Depuis deux ans, le blues-rock connaissait une révolution texane mais le monde l’ignorait, à l’exception de quelques mélomanes attentifs et du public local. Puis, en 1973, sortit Tres Hombres, un Fort Alamo inversé puisque le Texas emporte cette fois la victoire, sorte de revanche non sur le Mexique mais sur le monde entier. Trois hommes seulement – Billy Gibbons, Dusty Hill, Frank Beard, les instruments bien plus aiguisées que ne le sont leurs barbes (seul Hill la porte longue à l’époque), allaient permettre ce tournant historique, et plus encore, un tournant dans la carrière du groupe.
Désormais, nul n’ignore ZZ Top.
La seconde révolution texane a un hymne, au nom étrange de "La Grange" (il s’agirait d’un hommage à un lupanar) et aux accords éculés, plusieurs fois entendus dans le répertoire blues au point de leur valoir un procès en plagiat (sur "Boogie Chillen" de John Lee Hooker, ce fut un échec). Rien d’original dans ce riff, tout suinte le blues et la penta avec une belle dose de saturation amenée par étapes, dans une construction similaire à "Brown Sugar", mais c’est peut-être cela qui en fit un succès immédiat et pérenne. Cinquante ans plus tard, les trois premières notes suffisent encore à reconnaître "La Grange", bien au-delà des limites du seul public rock, et les "aw aw aw aw" de Gibbons demeurent mythiques … Même les tubes d’Eliminator n’arrivèrent pas à détrôner son statut emblématique.
Hélas, il en va souvent ainsi des titres écoutés des centaines de fois et réentendus à la moindre occasion, on finit par s’en lasser, fussent-ils excellents.
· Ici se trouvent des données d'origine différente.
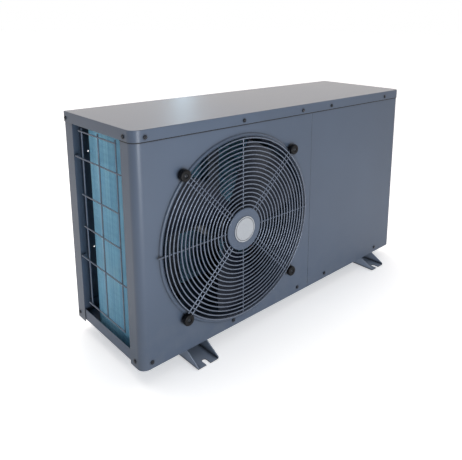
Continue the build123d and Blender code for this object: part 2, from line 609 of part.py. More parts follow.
with BuildPart() as fan_motor:
    with BuildSketch(FAN_SECTION):
        with BuildLine():
            Polyline((0, MOTOR_REAR), (0, MOTOR_FRONT - 6), (20, MOTOR_FRONT - 6), (22, MOTOR_FRONT),
                     (MOTOR_R - 6, MOTOR_FRONT), (MOTOR_R, MOTOR_FRONT + 6), (MOTOR_R, MOTOR_REAR),
                     close=True)
        make_face()
    revolve(axis=FAN_AXIS)
    with BuildSketch(FAN_SECTION):
        with BuildLine():
            Polyline((0, SHAFT_REAR + 1), (BEARING_R, SHAFT_REAR + 1), (BEARING_R, MOTOR_REAR - 16),
                     (STATOR_R, MOTOR_REAR - 16), (STATOR_R, MOTOR_FRONT + 16), (BEARING_R, MOTOR_FRONT + 16),
                     (BEARING_R, MOTOR_FRONT + 4), (SHAFT_R + 1, MOTOR_FRONT + 4),
                     (SHAFT_R + 1, MOTOR_FRONT - 8), (0, MOTOR_FRONT - 8), close=True)
        make_face()
    revolve(axis=FAN_AXIS, mode=Mode.SUBTRACT)
    for angle in range(0, 360, 90):
        ear_x = FAN_X + (MOTOR_R + 6) * cos(radians(angle + 45))
        ear_z = FAN_Z + (MOTOR_R + 6) * sin(radians(angle + 45))
        with BuildSketch(front(ear_x, ear_z, MOTOR_REAR)):
            Circle(9)
            Circle(2.7, mode=Mode.SUBTRACT)
        extrude(amount=5)
fan_motor.part.label = "fan_motor"
export_step(fan_motor.part, "parts/fan_motor.step")

# Two pressed rails stand on the pan and carry the motor on two cross straps
RAIL_X, RAIL_W = 66.0, 34.0
with BuildPart() as motor_bracket:
    for s in (-1, 1):
        rail_x = FAN_X + s * RAIL_X
        with BuildSketch(Plane.XY.offset(PAN_TOP)):
            with Locations((rail_x, MOTOR_REAR + 10)):
                Rectangle(RAIL_W, 16)
            with Locations((rail_x, MOTOR_REAR + 12)):
                Rectangle(RAIL_W - 3, 16, mode=Mode.SUBTRACT)
        extrude(amount=PANEL_TOP - PAN_TOP - 6)
        with Locations((rail_x, MOTOR_REAR + 14, PAN_TOP)):
            Box(RAIL_W + 16, 34, 1.5, align=LOW)
    for z in (FAN_Z - 41, FAN_Z + 41):
        with Locations((FAN_X, MOTOR_REAR + 1, z)):
            Box(2 * RAIL_X + RAIL_W, 2, 36)
motor_bracket.part.label = "motor_bracket"
export_step(motor_bracket.part, "parts/motor_bracket.step")

# -------------------- air coil: fin pack, end plates, copper bends, header
TUBE_R = 4.8
TUBE_PITCH = 25.0
TUBE_COUNT = 20            # tubes in each row
ROW_OFFSETS = (9.0, 27.0)      # the two tube rows, measured in from the coil's outer face
PLATE = 1.5


def bend_point(radius):
    reach = radius * cos(radians(45))
    return (COIL_X + COIL_BEND_R - reach, COIL_Y - COIL_BEND_R + reach)


with BuildPart() as coil_fins:
    with BuildSketch(Plane.XY.offset(COIL_Z0)):
        bend_x, bend_y = COIL_X + COIL_BEND_R, COIL_Y - COIL_BEND_R
        inner_r = COIL_BEND_R - COIL_DEPTH
        with BuildLine():
            Line((COIL_X, COIL_FRONT_Y), (COIL_X, bend_y))
            ThreePointArc((COIL_X, bend_y), bend_point(COIL_BEND_R), (bend_x, COIL_Y))
            Polyline((bend_x, COIL_Y), (COIL_END_X, COIL_Y), (COIL_END_X, COIL_Y - COIL_DEPTH),
                     (bend_x, COIL_Y - COIL_DEPTH))
            ThreePointArc((bend_x, COIL_Y - COIL_DEPTH), bend_point(inner_r), (COIL_X + COIL_DEPTH, bend_y))
            Polyline((COIL_X + COIL_DEPTH, bend_y), (COIL_X + COIL_DEPTH, COIL_FRONT_Y),
                     (COIL_X, COIL_FRONT_Y))
        make_face()
    extrude(amount=COIL_Z1 - COIL_Z0)
coil_fins.part.label = "coil_fins"
export_step(coil_fins.part, "parts/coil_fins.step")

HEADER_X, HEADER_R = 80.0, 9.5
header_y = COIL_Y - ROW_OFFSETS[0]
tube_z = [COIL_Z0 + 12 + TUBE_PITCH * i for i in range(TUBE_COUNT)]
coil_pairs = list(zip(tube_z[0::2], tube_z[1::2]))
with BuildPart() as coil_end_plates:
    with Locations((COIL_X, COIL_FRONT_Y, PAN_TOP)):
        Box(COIL_DEPTH + 3, PLATE, COIL_Z1 - PAN_TOP, align=(Align.MIN, Align.MAX, Align.MIN))
    with Locations((COIL_END_X, COIL_Y - COIL_DEPTH - 5, PAN_TOP)):
        Box(PLATE, COIL_DEPTH + 14, COIL_Z1 - PAN_TOP, align=(Align.MIN, Align.MIN, Align.MIN))
coil_end_plates.part.label = "coil_end_plates"
export_step(coil_end_plates.part, "parts/coil_end_plates.step")

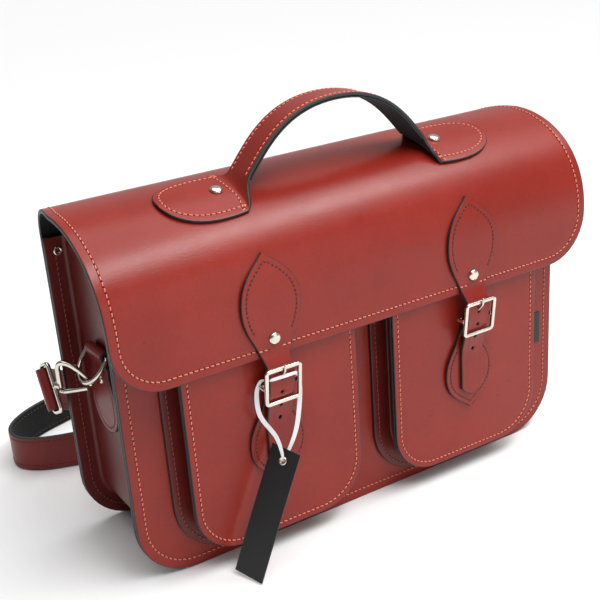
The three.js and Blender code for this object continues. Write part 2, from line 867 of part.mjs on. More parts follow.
const longStrapRoute = [
  strapStart,
  strapLead,
  vector(-193, 98, 102),
  vector(-172, 127, 82),
  vector(-145, 150, 59),
  vector(-112, 168, 34),
  vector(-70, 178, 20),
  vector(-30, 182, strapFloorZ),
  vector(20, 186, strapFloorZ),
  vector(58, 200, strapFloorZ),
  vector(70, 224, strapFloorZ),
  vector(52, 246, strapFloorZ),
  vector(0, 254, strapFloorZ),
  vector(-70, 250, strapFloorZ),
  vector(-130, 240, strapFloorZ),
  vector(-180, 223, strapFloorZ),
  vector(-207, 202, strapFloorZ),
  vector(-213, 180, strapFloorZ),
  vector(-200, 162, strapFloorZ),
  vector(-170, 149, strapFloorZ),
  vector(-110, 133, strapFloorZ),
  vector(-40, 121, strapFloorZ),
  vector(30, 113, strapFloorZ + 1.5),
  vector(adjusterX - 3, 109, adjusterZ),
];

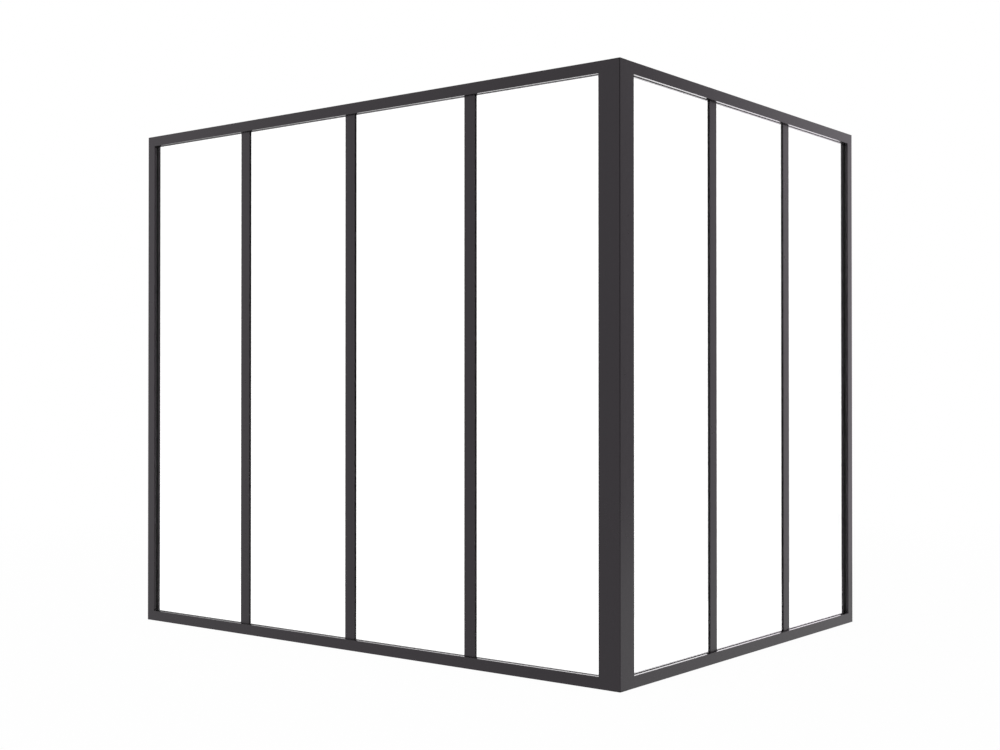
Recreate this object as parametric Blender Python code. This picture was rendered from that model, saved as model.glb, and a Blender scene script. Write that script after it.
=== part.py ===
"""Corner glass partition: two glazed wings of slim grooved extrusions on one square corner post."""

import bpy
import bmesh
from math import cos, pi, radians, sin, sqrt, tan
from mathutils import Matrix, Vector

# Driving dimensions, in metres
HEIGHT = 1.080
LEFT_BAYS = 4
RIGHT_BAYS = 3
BAY_CLEAR = 0.2782
CORNER_BAY_CLEAR = 0.2756
CLEARANCE = 0.0003

POST_SIDE = 0.0228
POST_WALL = 0.0015
POST_RADIUS = 0.0015
POST_JOINT_RADIUS = 0.0003
CAP_PLATE = 0.0015
CAP_SPIGOT_LENGTH = 0.012
CAP_SPIGOT_WALL = 0.0015

FRAME_FACE = 0.0213
FRAME_WALL = 0.0012
FRAME_LEG = 0.0053
FRAME_EDGE_RADIUS = 0.0004
FRAME_JOINT_RADIUS = 0.0003
GROOVE_DEPTH = 0.010

MULLION_FACE = 0.0252
MULLION_FLANGE = 0.00155
MULLION_WEB = 0.005
MULLION_EDGE_RADIUS = 0.0003

GLASS_THICKNESS = 0.004
GLASS_CHAMFER = 0.0004

SEAL_PROUD = 0.0001
SEAL_FLOOR = 0.001
SEAL_LIP_RADIUS = 0.0003

EDGE_SEGMENTS = 3
POST_SEGMENTS = 6
SMOOTH_ANGLE = radians(40)

# Sizes that follow from the driving dimensions
GLASS_SLOT = GLASS_THICKNESS + 2 * CLEARANCE
MULLION_DEPTH = GLASS_SLOT + 2 * MULLION_FLANGE
GROOVE_WIDTH = MULLION_DEPTH + 2 * CLEARANCE
FRAME_DEPTH = GROOVE_WIDTH + 2 * FRAME_LEG
GROOVE_FLOOR = FRAME_FACE - GROOVE_DEPTH
GLASS_EDGE = GROOVE_FLOOR + CLEARANCE + SEAL_FLOOR + CLEARANCE
GLASS_GRIP = FRAME_FACE - GLASS_EDGE
MITRE_SETBACK = CLEARANCE / sqrt(2)


def bay_span(bay):
    """Where the clear opening of a bay starts and ends, counted from the corner post's side of a wing."""
    if bay == 0:
        return FRAME_FACE, FRAME_FACE + CORNER_BAY_CLEAR
    start = FRAME_FACE + CORNER_BAY_CLEAR + bay * MULLION_FACE + (bay - 1) * BAY_CLEAR
    return start, start + BAY_CLEAR


def wing_length(bays):
    return bay_span(bays - 1)[1] + FRAME_FACE


def clear_scene():
    for old in list(bpy.data.objects):
        bpy.data.objects.remove(old, do_unlink=True)


def make_material(name, colour, roughness, metallic, transmission=0.0):
    material = bpy.data.materials.new(name)
    material.use_nodes = True
    shader = material.node_tree.nodes["Principled BSDF"]
    shader.inputs["Base Color"].default_value = (*colour, 1.0)
    shader.inputs["Roughness"].default_value = roughness
    shader.inputs["Metallic"].default_value = metallic
    shader.inputs["Transmission Weight"].default_value = transmission
    return material


# Outlines are lists of (u, v) corners: u runs inwards from the frame's outer edge, v through its depth

def round_corners(outline, radii, segments):
    """Replace each corner that has a radius with an arc, keeping the outline's direction."""
    rounded = []
    count = len(outline)
    for index, radius in enumerate(radii):
        corner = Vector(outline[index])
        if radius == 0.0:
            rounded.append(tuple(corner))
            continue
        before = (Vector(outline[index - 1]) - corner).normalized()
        after = (Vector(outline[(index + 1) % count]) - corner).normalized()
        half_angle = before.angle(after) / 2
        tangent_length = radius / tan(half_angle)
        centre = corner + (before + after).normalized() * radius / sin(half_angle)
        first = corner + before * tangent_length - centre
        last = corner + after * tangent_length - centre
        sweep = first.angle_signed(last)
        for step in range(segments + 1):
            turn = -sweep * step / segments
            rounded.append((
                centre.x + first.x * cos(turn) - first.y * sin(turn),
                centre.y + first.x * sin(turn) + first.y * cos(turn),
            ))
    return rounded


def rectangle(u_low, u_high, v_half):
    return [(u_low, -v_half), (u_high, -v_half), (u_high, v_half), (u_low, v_half)]


def frame_outlines():
    """The perimeter section: one wall thickness all round, folded in to form the glazing groove."""
    def section(inset):
        near = inset
        mouth = FRAME_FACE - inset
        floor = GROOVE_FLOOR - inset
        outside = FRAME_DEPTH / 2 - inset
        groove = GROOVE_WIDTH / 2 + inset
        return [
            (near, -outside), (mouth, -outside), (mouth, -groove), (floor, -groove),
            (floor, groove), (mouth, groove), (mouth, outside), (near, outside),
        ]
    joint = FRAME_JOINT_RADIUS
    edge = FRAME_EDGE_RADIUS
    radii = [joint, edge, edge, 0.0, 0.0, edge, edge, joint]
    return [round_corners(section(0.0), radii, EDGE_SEGMENTS), section(FRAME_WALL)]


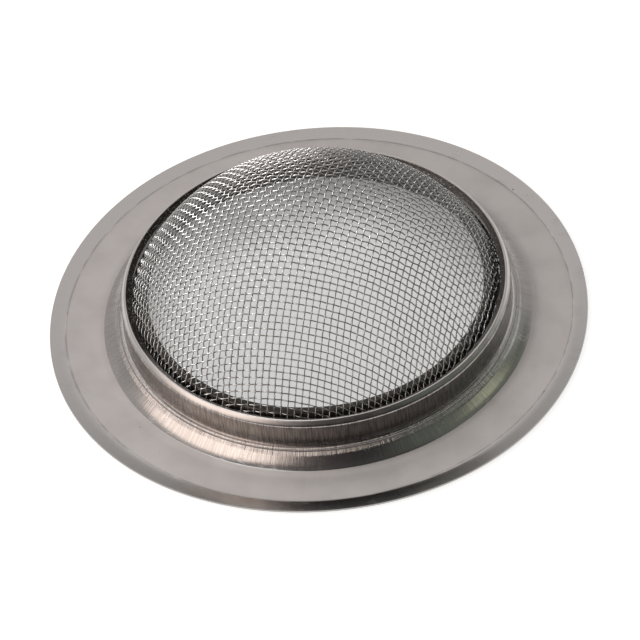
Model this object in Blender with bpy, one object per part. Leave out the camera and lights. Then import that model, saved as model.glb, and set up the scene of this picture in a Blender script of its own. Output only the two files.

Conséquence positive, cela permet de savourer avec d’autant plus d’acuité les autres perles de l’opus, notamment le combo (accidentel) "Waitin’ for the Bus" / "Jesus Just Left Chicago", ouverture d’album phénoménale qui passe du blues chaloupé sensuel et hésitant au slow spirituel, dans lequel les plans de guitare canoniques du blues sont tous magnifiés.
Dans la suite de Rio Grande Mud, leur blues gagne en saturation, comme sur le rugueux "Precious and Grace" (le solo est magistral) ou sur le superbe "Beer Drinkers & Hell Raisers" où le riff comme le solo sont joués avec une touche hard-rock, sans compter la belle démonstration de chant en duo. Ainsi, le groupe quitte parfois les sentiers du blues-rock pour se diriger vers un rock direct et efficace ("Move Me on Down the Line"), ou plus surprenant, sur "Masters of Sparks", il va mêler à la fois des réminiscences de "The Green Manalishi" (Fleetwood Mac) et des sonorités qui posent une ambiance fumeuse et éthérée – le titre pose les bases de Tejas. ZZ Top sait désormais surprendre, diversifier, varier les plaisirs, offrir à l’auditeur attendri un slow académique ("Hot, Blue and Righteous") puis un "Sheik" rythmé, lascif, presque funk, pour enfin conclure sur un blues on ne peut plus classique ("Have You Heard ?"). Et à chaque fois bien sûr, le résultat est digne du plus grand respect, tant chaque variation stylistique est parfaitement acclimatée à leur identité musicale.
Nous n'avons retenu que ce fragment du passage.